Collins concede poco o nulla al solito argomento dei geni autistici del passato e del presente. Semmai, è attratto dal potere di concentrazione e dalle capacità di memoria tipiche di moltissimi autistici, e che si possono applicare del tutto indifferentemente alla gravitazione universale e ai problemi della composizione musicale, oppure agli orari dei treni e ai risultati delle partite di calcio. È insomma un'identica energia che investe sia il futile che il grandioso, sia l'essenziale che il gratuito, senza che mai il soggetto autistico sospetti anche lontanamente queste distinzioni, e le gerarchie che le presuppongono. Collins non può evitare di pensare al futuro di suo figlio, e ai possibili oggetti di una facoltà di attenzione che già si rivela del tutto al di fuori della norma. E nello stesso tempo quel bambino è lì, davanti ai suoi occhi, e tutto quello che suo padre vorrebbe fargli sapere con certezza è l'amore che i suoi genitori provano per lui. Perché i cosiddetti «problemi cognitivi» non sono così astratti, non riguardano solo le procedure per orientarsi nel mondo, sfuggire i pericoli, manifestare bisogni pratici. Alla radice di tutto c'è la necessità di sentirsi amati, e di ricambiare questo amore, non importa come e non importa quanto.

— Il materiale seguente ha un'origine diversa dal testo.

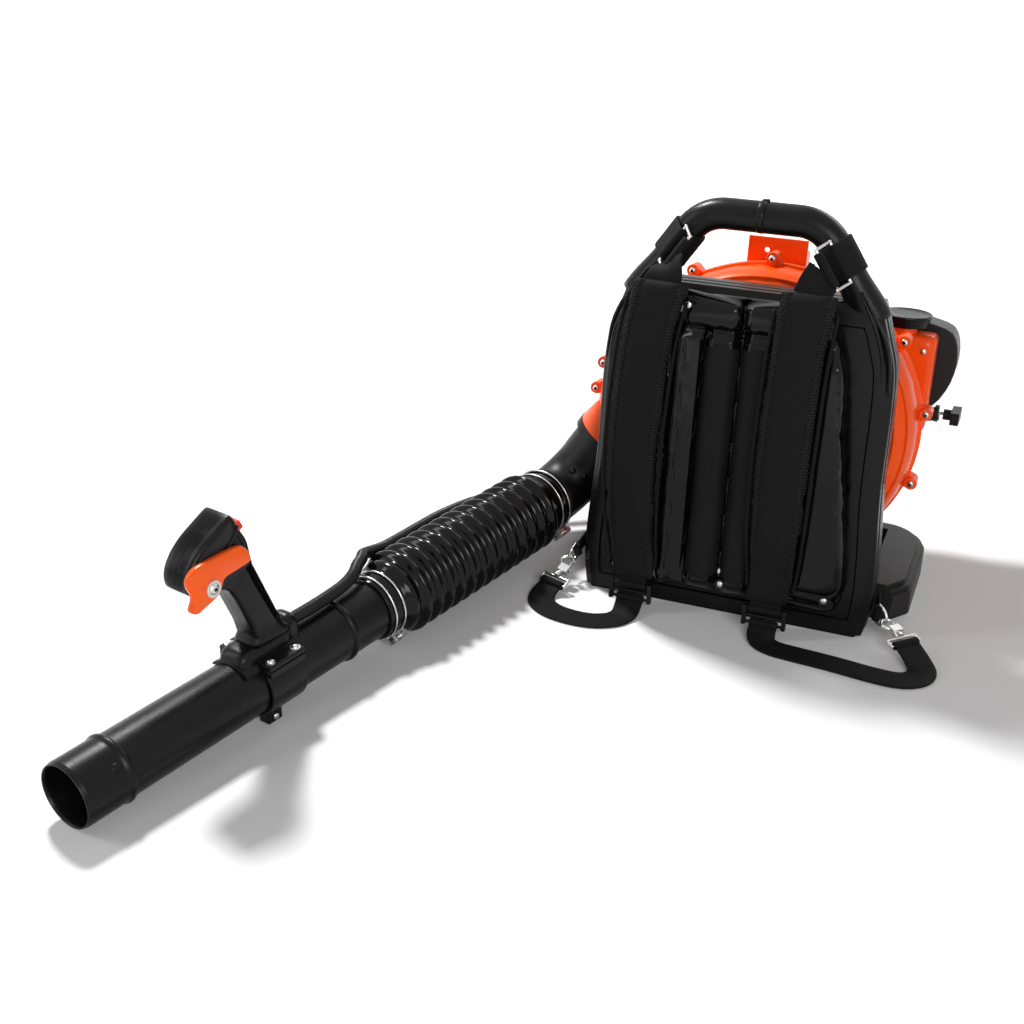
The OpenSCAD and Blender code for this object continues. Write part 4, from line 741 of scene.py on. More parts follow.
# flat band with rolled edges; its own u runs along it
def webBand(name, route, sides, widths, thick, slotName="webbing", closed=False):
    n = len(route)
    ringsHere = []
    for i, p in enumerate(route):
        if closed:
            t = (route[(i + 1) % n] - route[i - 1]).normalized()
        else:
            t = heading(route, i)
        side = (sides[i] if isinstance(sides, list) else sides)
        normal = t.cross(side).normalized()
        side = normal.cross(t).normalized()
        w = (widths[i] if isinstance(widths, list) else widths) / 2
        h = thick / 2
        section = [(w, 0), (w - 0.0004, h * 0.75), (w - 0.0016, h), (w * 0.5, h), (0, h), (-w * 0.5, h),
                   (0.0016 - w, h), (0.0004 - w, h * 0.75),
                   (-w, 0), (0.0004 - w, -h * 0.75), (0.0016 - w, -h), (-w * 0.5, -h), (0, -h), (w * 0.5, -h),
                   (w - 0.0016, -h), (w - 0.0004, -h * 0.75)]
        ringsHere.append([p + a * side + b * normal for a, b in section])
    m = 16
    verts = [v for ring in ringsHere for v in ring]
    faces = loftFaces(n, m, True, not closed)
    if closed:
        faces += [((n - 1) * m + j, (n - 1) * m + (j + 1) % m, (j + 1) % m, j) for j in range(m)]
    mesh = bpy.data.meshes.new(name)
    mesh.from_pydata([tuple(v) for v in verts], [], faces)
    layer = mesh.uv_layers.new(name="weave")
    run = [0.0]
    for a, b in zip(route, route[1:]):
        run.append(run[-1] + (b - a).length)
    for loop in mesh.loops:
        i, j = divmod(loop.vertex_index, m)
        edge = ringsHere[i][0] - route[i]
        off = (ringsHere[i][j] - route[i]).dot(edge) / max(edge.length, 1e-6)
        layer.data[loop.index].uv = (run[i] * 100, off * 100)
    obj = added(name, mesh)
    mesh.materials.append(materials[slotName])
    tidyMesh(obj, 60)
    return obj


legTop = Vector((bar["legTop"][0], 0, bar["legTop"][1]))
loopAlong = 0.018
loopAt = legTop + loopAlong * Vector((math.cos(dip), 0, -math.sin(dip)))
loopTip, ringTip = (-0.002, -0.025), (0.011, -0.045)


def onLeg(side, x, y, z):  # z along the handle's leg, -x outwards, y back
    a = math.radians(90 + bar["dip"])
    px = loopAt.x + x * math.cos(a) + z * math.sin(a)
    pz = loopAt.z - x * math.sin(a) + z * math.cos(a)
    return leaning(side * px, bar["depth"] + y, pz)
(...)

Nei Colloqui con Kafka di Gustav Janouch c'è una pagina struggente, quando il giovane amico chiede a Kafka se dunque si sente tanto solo, solo come Kaspar Hauser. No, risponde lui, «molto più di Kaspar Hauser. Sono solo... come Franz Kafka».

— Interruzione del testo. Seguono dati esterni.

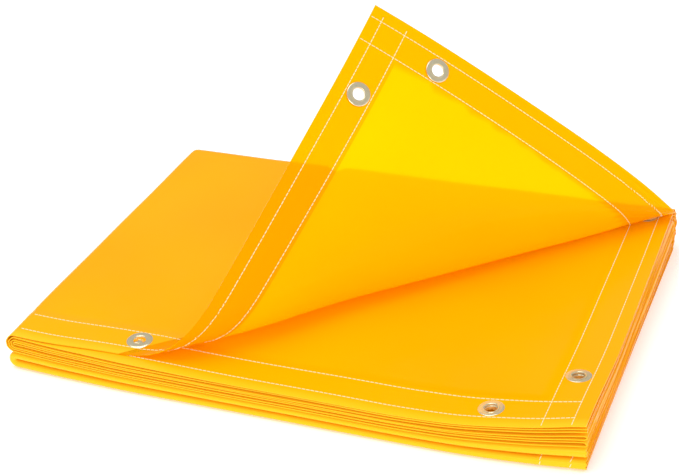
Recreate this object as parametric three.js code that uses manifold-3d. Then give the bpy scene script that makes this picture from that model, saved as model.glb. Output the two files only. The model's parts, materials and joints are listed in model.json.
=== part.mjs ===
// A sewn vinyl welding curtain, folded into a pack of sixteen layers, with one top corner peeled back.
// Millimetres. +X along the long side, +Y from the near edge to the back fold, +Z up.
// The origin is on the surface that the pack lies on, under the middle of the pack.
//
// The pack is two halves of eight layers. Layers 1 to 8, counted from the top, are the upper half.
// Layers 9 to 16 are the lower half. Each layer k wraps round the back edge into layer 17 - k.
import * as THREE from 'three';
import { mergeVertices } from 'three/addons/utils/BufferGeometryUtils.js';
import Module from 'manifold-3d';

const wasm = await Module();
wasm.setup();

// ---- driving sizes -------------------------------------------------------------------------------
const CURTAIN_LONG = 2438.4;      // cut and hemmed length, folded in four
const CURTAIN_SHORT = 1828.8;     // cut and hemmed width, folded in four
const SHEET_T = 0.4;              // vinyl
const HEM_PLIES = 2;
const HEM_MARGIN = 4.5;           // inner stitch row to the hem's turned-under edge
const SEAM_CLEAR = 0.5;           // stitch row to the grommets between the rows
const THREAD_R = 0.3;

const BORE_R = 6.35;              // clear hole of the grommet
const BARREL_WALL = 0.45;
const FLANGE_R = 13.5;
const FLANGE_T = 0.9;
const WASHER_R = 12.6;
const WASHER_T = 0.5;
const LIP_T = 0.3;                // rolled end of the barrel, under the washer
const LIP_W = 1.5;
const GROMMET_INSET = 27.5;       // hem edge to the middle of the hole
const LONG_FIRST = 95.25;         // first grommet from the corner, on the long sides
const LONG_COUNT = 7;
const SHORT_FIRST = 88.9;         // first grommet from the corner, on the short sides
const SHORT_COUNT = 6;

const SEAT_GAP = 0.12;            // metal or thread to vinyl
const LIP_GAP = 0.08;             // washer to rolled lip
const HOLE_GAP = 0.3;             // barrel to punched hole, and barrel to washer
const STACK_GAP = 0.16;           // between the grommets of one stack
const LEAF_GAP = 0.3;             // end of a layer to its back fold
const HINGE_GAP = 1.2;            // between the segments of the peeled corner
const LAP = 1.0;                  // fold strip into its layer, inside one sheet
const TUCK = 0.05;                // the flat ply stops this short of the hem's outer faces
const FOLD_T = SHEET_T - 0.02;    // vinyl drawn round a fold

const PEEL_PAST = 41.4;           // left grommet to where the first hinge line meets the near edge
const PEEL_BETAS = [2.2, 4.7, 7.4];   // hinge lines, degrees round from the crease
const PEEL_REST = 37.1;           // degrees that each hinge line is bent at rest
const APEX_CLEAR = 7;             // grommet beside the peel's apex to where the corner starts to lift

const FINE = 16;                  // sides of a grommet that shows
const COARSE = 9;                 // sides of a grommet inside the pack
const HOLE_SIDES = 12;

// ---- sizes that follow ---------------------------------------------------------------------------
const PACK_L = CURTAIN_LONG / 4;
const PACK_D = CURTAIN_SHORT / 4;
const LONG_STEP = (CURTAIN_LONG - 2 * LONG_FIRST) / (LONG_COUNT - 1);
const SHORT_STEP = (CURTAIN_SHORT - 2 * SHORT_FIRST) / (SHORT_COUNT - 1);
const SEAM_OUTER = GROMMET_INSET - FLANGE_R - SEAM_CLEAR;
const SEAM_INNER = GROMMET_INSET + FLANGE_R + SEAM_CLEAR;
const HEM_W = SEAM_INNER + HEM_MARGIN;
const HEM_T = SHEET_T * HEM_PLIES;
const FACE_SIDE = SEAT_GAP + FLANGE_T;
const BACK_SIDE = SEAT_GAP + WASHER_T + LIP_GAP + LIP_T;
const PITCH = HEM_T + 2 * Math.max(FACE_SIDE, BACK_SIDE) + STACK_GAP;
const LAYERS = 16;
const HALF = LAYERS / 2;
const LOWEST = HEM_T / 2 + Math.max(FACE_SIDE, BACK_SIDE);
const zOf = (layer) => LOWEST + (LAYERS - layer) * PITCH;

const X_MIN = -PACK_L / 2;
const X_MAX = PACK_L / 2;
const Y_MIN = -PACK_D / 2;
const Y_MAX = PACK_D / 2;
const between = (a, b) => Math.abs(a - b) * PITCH / 2;     // mid radius of the fold that joins two layers
const X_LEFT = X_MIN + between(1, 8) + SHEET_T / 2;        // where the left folds begin
const X_RIGHT = X_MAX - between(7, 8) - SHEET_T / 2;       // where the right folds begin
const Y_NEAR = Y_MIN + between(13, 16) + SHEET_T / 2;      // where the near loops begin
const Y_BACK = Y_MAX - between(1, LAYERS) - SHEET_T / 2;   // where the back folds begin
const Z_SPLIT = (zOf(HALF) + zOf(HALF + 1)) / 2;           // axis of the back fold
const BARREL_R = BORE_R + BARREL_WALL;
const HOLE_R = BARREL_R + HOLE_GAP;

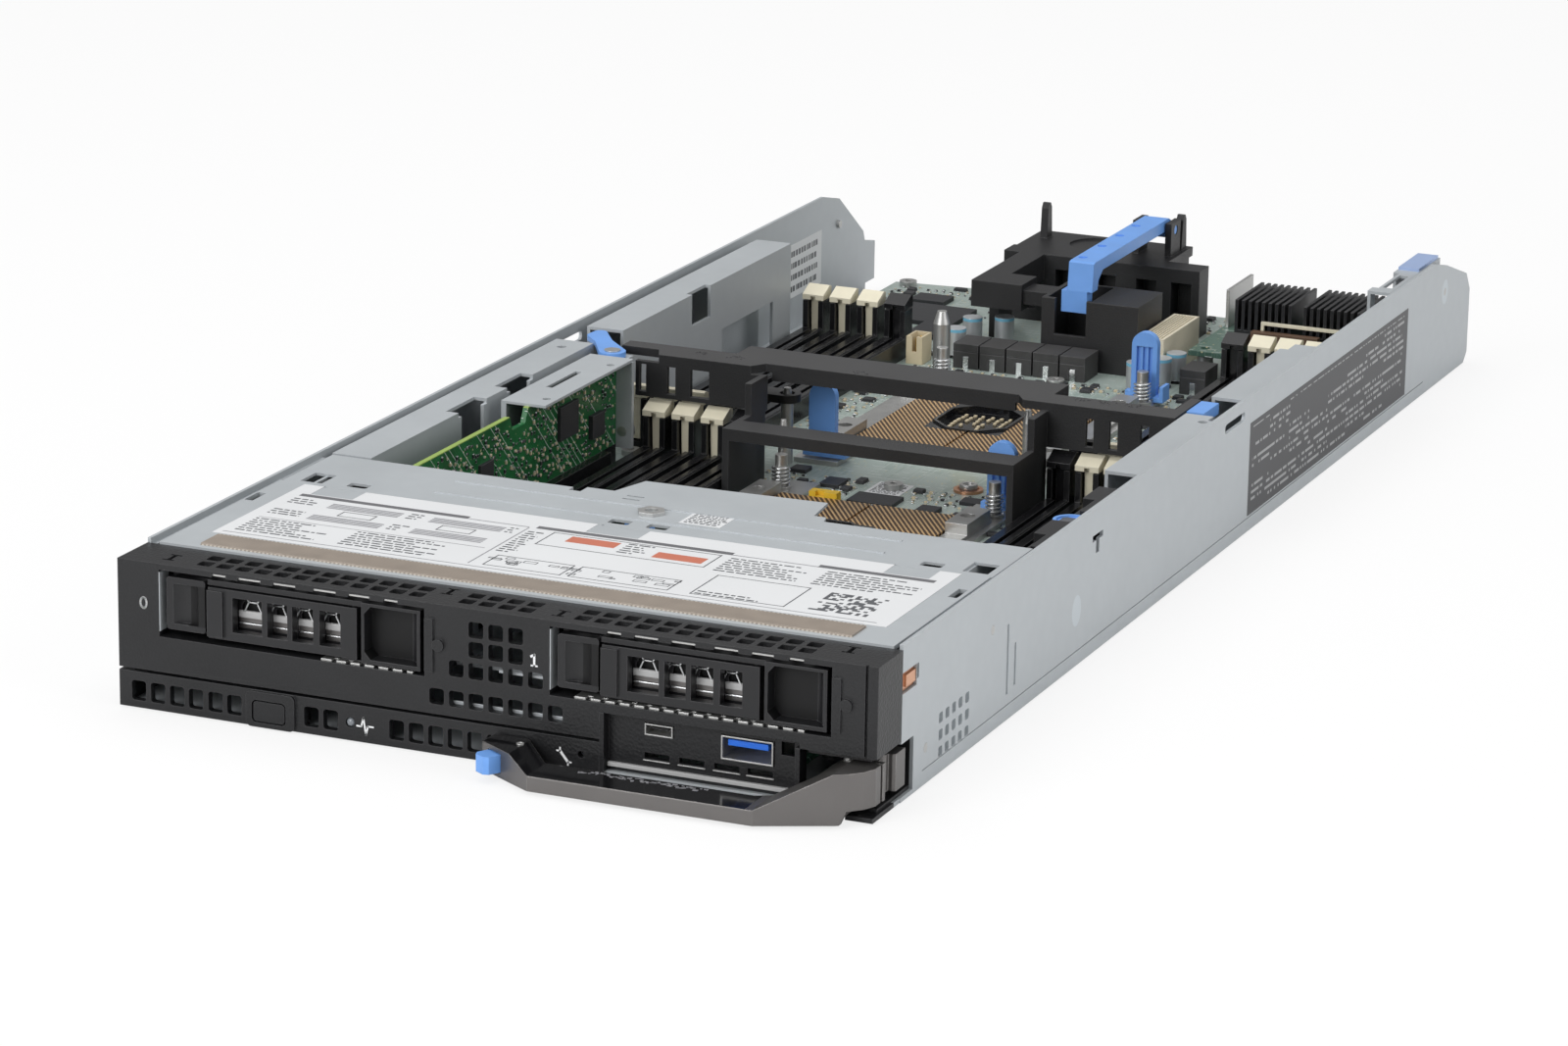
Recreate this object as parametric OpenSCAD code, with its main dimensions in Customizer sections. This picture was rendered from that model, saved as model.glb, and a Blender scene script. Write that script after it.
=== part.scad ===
// Half-width blade server sled with two drive bays, two processor sockets and
// sixteen memory sockets. X runs to the right, Y to the rear and Z up.

/* [Sled] */
// Width over both side plates
sled_w = 211; // [209:0.5:214]
// Height of the side plates
sled_h = 40.8; // [40.4:0.1:42]
// Depth from the bezel's front face to the rear tab
sled_depth = 508; // [504:1:520]
// Thickness of the side plates
plate_t = 1; // [0.8:0.1:1]
// Thickness of the pan's floor
floor_t = 1.2; // [1:0.1:1.2]
// Depth of the moulded bezel
bezel_depth = 15.7; // [14:0.1:16]
// Height of the bezel's upper edge
bezel_top = 39.5; // [39:0.1:39.5]

/* [Drive bays] */
// Width of a drive bay's opening
bay_w = 76; // [75:0.5:76]
// Distance between the two bays
bay_pitch = 110.8; // [110:0.2:111]
// Left edge of the left bay
bay_x = -93.5; // [-94:0.1:-93]
// Height of the bay's floor above the bench
bay_floor = 20; // [19.8:0.1:20]
// Length of a disk
disk_len = 99; // [90:1:99]
// Height of a disk
disk_h = 14.8; // [7:0.1:15]

/* [Handle] */
// Distance from the bezel to the front of the handle
handle_reach = 17.5; // [16:0.5:18]
// Radius of the handle's pivot pin
pivot_r = 1.5; // [1:0.1:1.8]
// Gap around the pivot pin
pivot_gap = 0.05; // [0.03:0.01:0.08]

/* [Memory] */
// Length of a memory socket
dimm_len = 142; // [141:0.5:142]
// Width of a memory socket
dimm_w = 7; // [6:0.1:7.2]
// Height of the socket's upper face
dimm_top = 12.5; // [12:0.1:13]
// Height of the sockets' end towers
tower_top = 21.5; // [20:0.1:21.5]

/* [Processor sockets] */
// Width of a contact field
field_w = 57; // [55:0.5:57]
// Length of a contact field
field_len = 77; // [74:0.5:77]
// Height of a contact field's upper face
field_top = 9; // [8.5:0.1:9.5]

/* [Motherboard] */
// Height of the standoffs
standoff_h = 3; // [2.5:0.1:3]
// Thickness of the motherboard
board_t = 1.8; // [1.8:0.1:2.3]

/* [Hidden] */
$fn = 40;

half_w = sled_w / 2;
inner_x = half_w - plate_t;
mid_y = (sled_depth - handle_reach) / 2;
rear_y = sled_depth - 8;
plate_front = bezel_depth;
board_z = floor_t + standoff_h;
board_top = board_z + board_t;
cut = 0.5;

// Colours as the real pieces have them
zinc = [0.72, 0.75, 0.78];
steel = [0.6, 0.62, 0.65];
black_plastic = [0.09, 0.09, 0.1];
gunmetal = [0.33, 0.32, 0.31];
touch_blue = [0.25, 0.5, 0.85];
board_green = [0.16, 0.36, 0.27];
ivory = [0.93, 0.92, 0.84];

// A box between two corners
module span(x, y, z) {
    translate([x[0], y[0], z[0]]) cube([x[1] - x[0], y[1] - y[0], z[1] - z[0]]);
}

// A flat shape drawn in X and Z, standing from y[0] to y[1]
module upright(y) {
    translate([0, y[1], 0]) rotate([90, 0, 0]) linear_extrude(y[1] - y[0]) children();
}

// A flat shape drawn in Y and Z, reaching from x[0] to x[1]
module sideways(x) {
    translate([x[0], 0, 0]) rotate([90, 0, 90]) linear_extrude(x[1] - x[0]) children();
}

// A flat shape drawn in X and Y, reaching from z[0] to z[1]
module level(z) {
    translate([0, 0, z[0]]) linear_extrude(z[1] - z[0]) children();
}

// A rectangle with round corners, about its centre
module soft_rect(w, h, r) {
    square([w - 2 * r, h], center = true);
    square([w, h - 2 * r], center = true);
    for (sx = [-1, 1], sy = [-1, 1])
        translate([sx * (w / 2 - r), sy * (h / 2 - r)]) circle(r, $fn = 16);
}

// ---------------------------------------------------------------- sheet metal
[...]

Forse Morgan, se ragionasse come noi, potrebbe fare sua la battuta: se è vero che il suo destino, in fin dei conti, è quello di poter assomigliare solo a se stesso, di essere l'oggetto e insieme il termine di ogni paragone possibile. Non diversamente, a ben pensarci, da tutti noi, ma in modo più visibile, estremo, sorprendente - più umano, insomma.